La faute civile de propagande en faveur des produits du tabac peut (aussi) être commise par un journaliste

CA Versailles, 9ème Ch. correctionnelle, 28 avril 2017

L’interdiction énoncée par le Code de la santé publique de faire la « propagande ou la publicité, directe ou indirecte » en faveur du tabac et des produits du tabac (ancien article L.3511-3 du Code de la santé publique, désormais article L.3512-4 du Code de la santé publique) peut s’appliquer indifféremment à un article journalistique ou à une publicité commerciale.

En l’espèce, le magazine Voici avait consacré un article sur la relation d’une animatrice de télévision et de son compagnon. Cet article était illustré d’une photographie de l’animatrice et son compagnon, fumant une cigarette. Le journaliste avait assorti la photographie du commentaire suivant « (…) elle est comme ça (…) entière et passionnée. Elle aime les mecs, les vrais. Pas ceux qui vapotent… ».

Cité par l’association Les Droits des Fumeurs, le directeur de la publication du magazine avait été relaxé en première instance par le Tribunal correctionnel de Versailles. Ce dernier demandait donc la confirmation de ce jugement, et soutenait devant la juridiction d’appel que cet article ne pouvait constituer une propagande ou une publicité directe ou indirecte en faveur des produits du tabac, puisqu’il s’agissait d’une « page rédactionnelle, rédigée librement par un journaliste ». Le prévenu invoquait au soutien de son argumentation l’article 10 de la Convention de sauvegarde des droits de l’homme et des libertés fondamentales et la liberté d’expression journalistique.

Contrairement au jugement de première instance, la Cour d’appel de Versailles a jugé que les dispositions du Code de la santé publique prohibant la propagande en faveur des produits du tabac, « ne procédant pas à une distinction entre espace rédactionnel et espace publicitaire », peuvent également s’appliquer à un article de presse.
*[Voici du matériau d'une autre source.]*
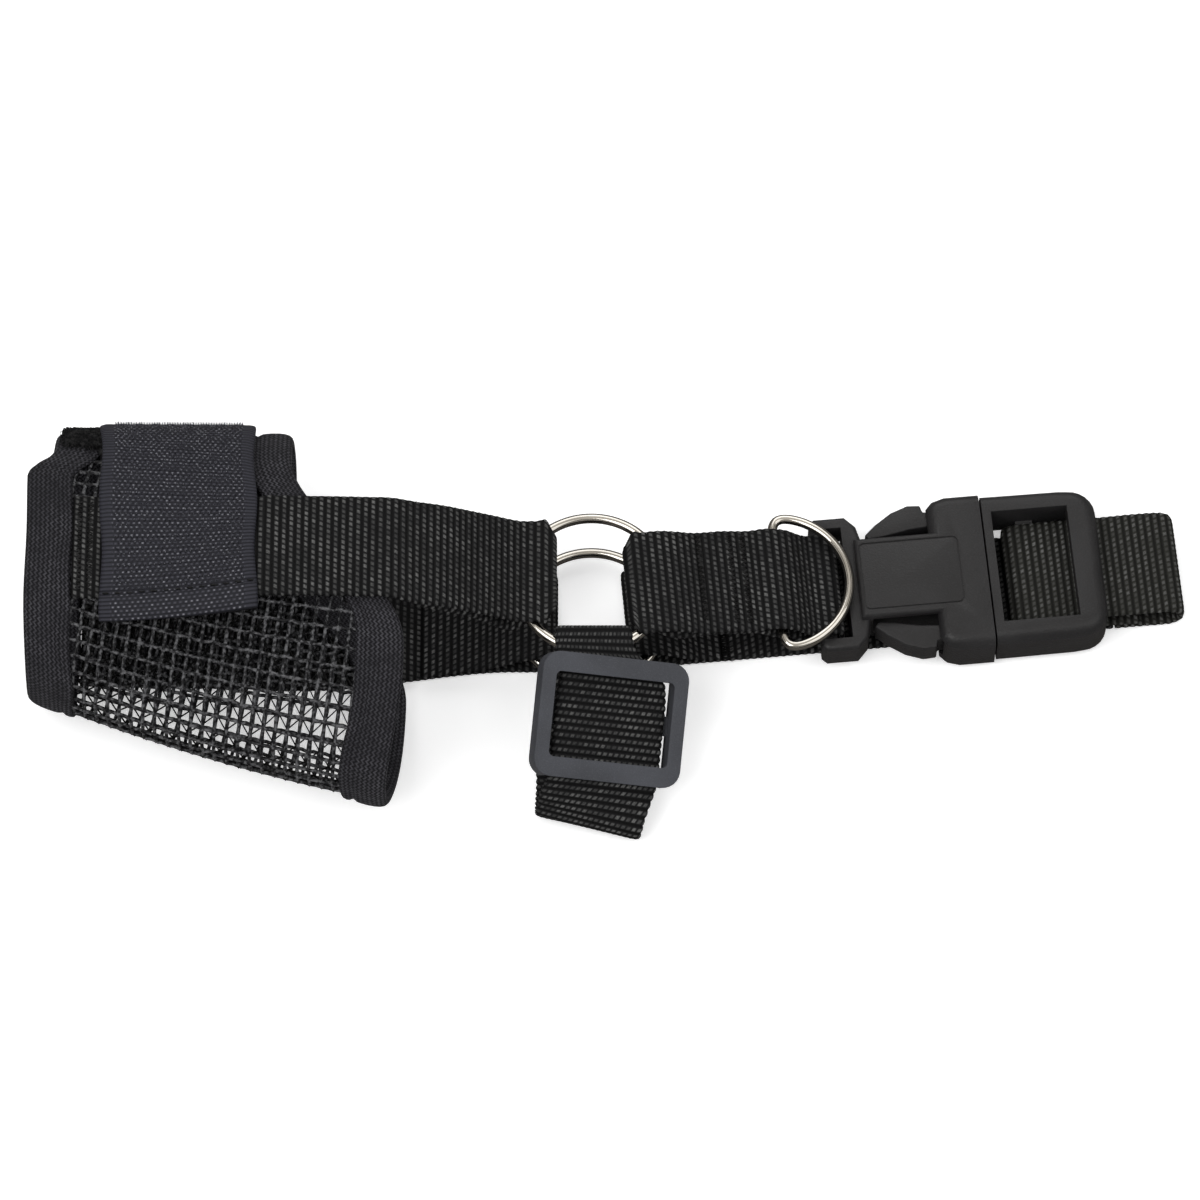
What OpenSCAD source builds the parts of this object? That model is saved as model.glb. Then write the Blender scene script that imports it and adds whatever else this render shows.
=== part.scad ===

Cette atteinte à la liberté d’expression est, selon la Cour, proportionnée à la poursuite de l’objectif recherché, qui est la protection de la santé.

En l’espèce, la Cour estime qu’une faute civile a bien été commise, l’article litigieux valorisant « le fait de fumer une cigarette en l’associant à la virilité », à l’inverse de l’acte de vapoter, « présenté de manière dévalorisante en l’associant à un demi engagement ».

Le Directeur de la publication a ainsi été condamné à payer la somme de 3.000 euros à l’association Les Droits des Fumeurs.